In this post, I discuss my experience of solving my very first problem on LeetCode.

The Problem

To write a program that can check if an integer is a palindrome or not. It was also provided that negative integers and integers ending with one or more zeroes would be deemed to be non-palindromes.

It was suggested that the program be written without converting the integer to a string (though this was not mandatory).

My Attempt

I solved this problem using a for-loop:

var isPalindrome = function (x) {
  if (x < 0) {
    return false;
  }
  let lastDigit = x % 10;
  if (lastDigit == 0) {
    if (x == lastDigit) {
      return true;
    }
    return false;
  }
  let reverse = 0;

  for (let i = x; i > 0; i = Math.floor(i / 10)) {
    reverse = reverse * 10 + (i % 10);
  }
  if (reverse == x) {
    return true;
  }
  return false;
};

Is there a better way to solve this problem?

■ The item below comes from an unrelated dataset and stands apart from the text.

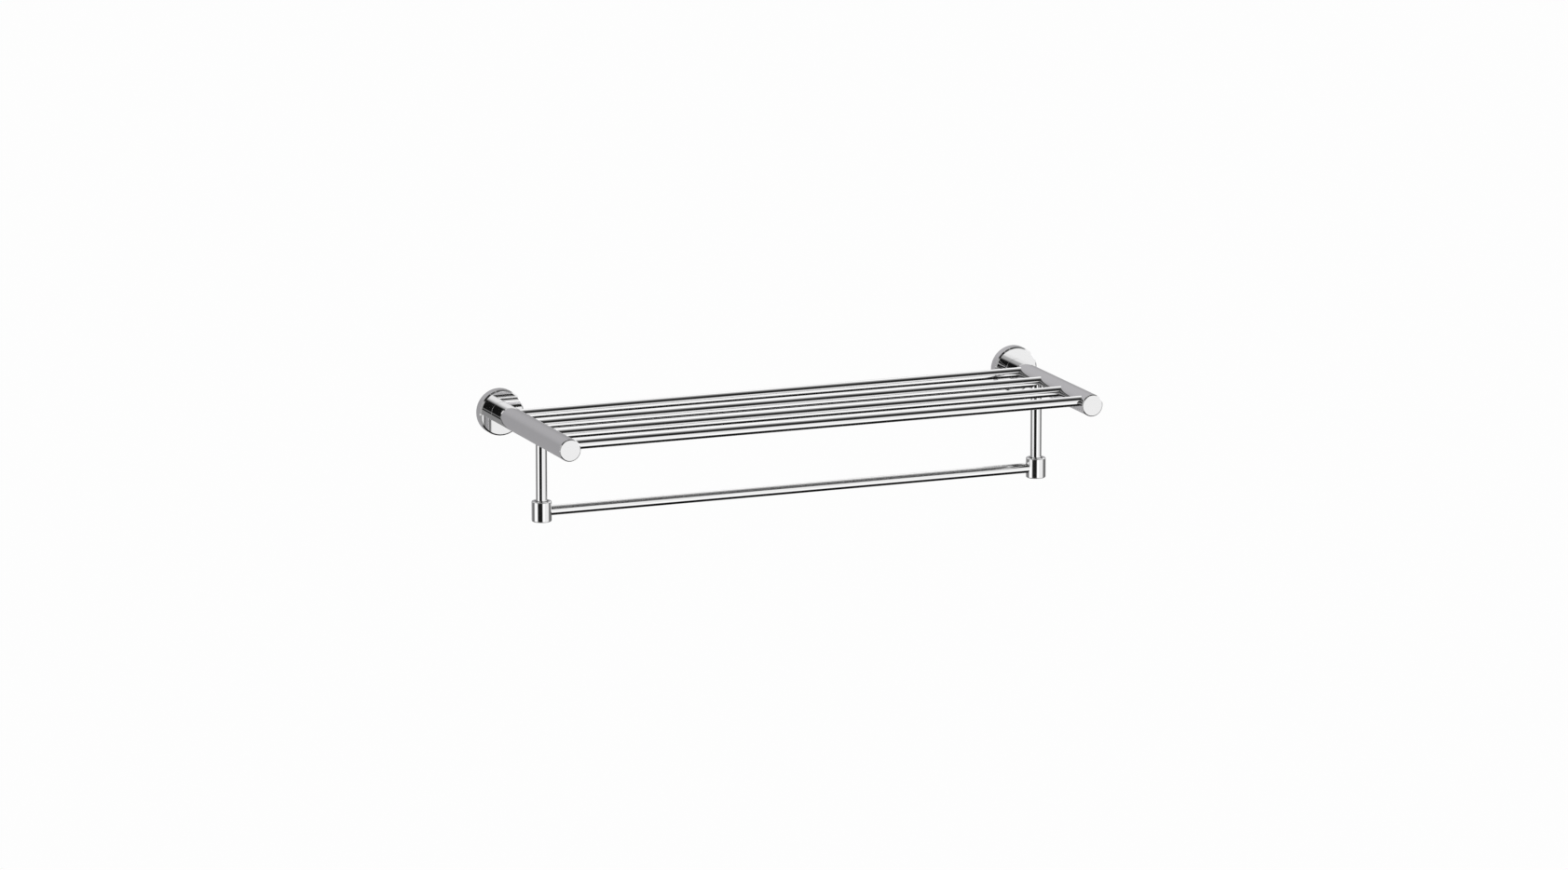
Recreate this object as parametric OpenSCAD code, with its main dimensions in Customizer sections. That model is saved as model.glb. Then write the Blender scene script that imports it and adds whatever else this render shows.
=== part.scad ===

Although my solution was accepted by LeetCode, I was curious if there was a more elegant solution that took a lesser run-time or required lesser memory to do the same task. So, I looked into some of the solutions posted by others on the discussion section of LeetCode.

Taking a cue from some of the solutions, I figured a better way to write the same program. I realised that the key is to run the loop only till the half-way point.

When x is an even number

Table the iteration of the loop where x is an even number

When x is an odd number

Table the iteration of the loop where x is an even number

Comparing x with reverse

After the loop is terminated, we should see if x == reverse || x == Math.Floor(reverse/10), to see if x is in fact a palindrome. [In the case of an odd number, reverse will always have an extra digit (i.e., the middle digit). Thus, while comparing the two, we should see if reverse without its last digit equals to x].

Putting everything together:

let reverse = 0;
while (x > reverse) {
  reverse = reverse * 10 + (x % 10);
  x = Math.floor(x / 10);
}
if (reverse == x || Math.floor(reverse / 10) == x) {
  return true;
}
return false;
};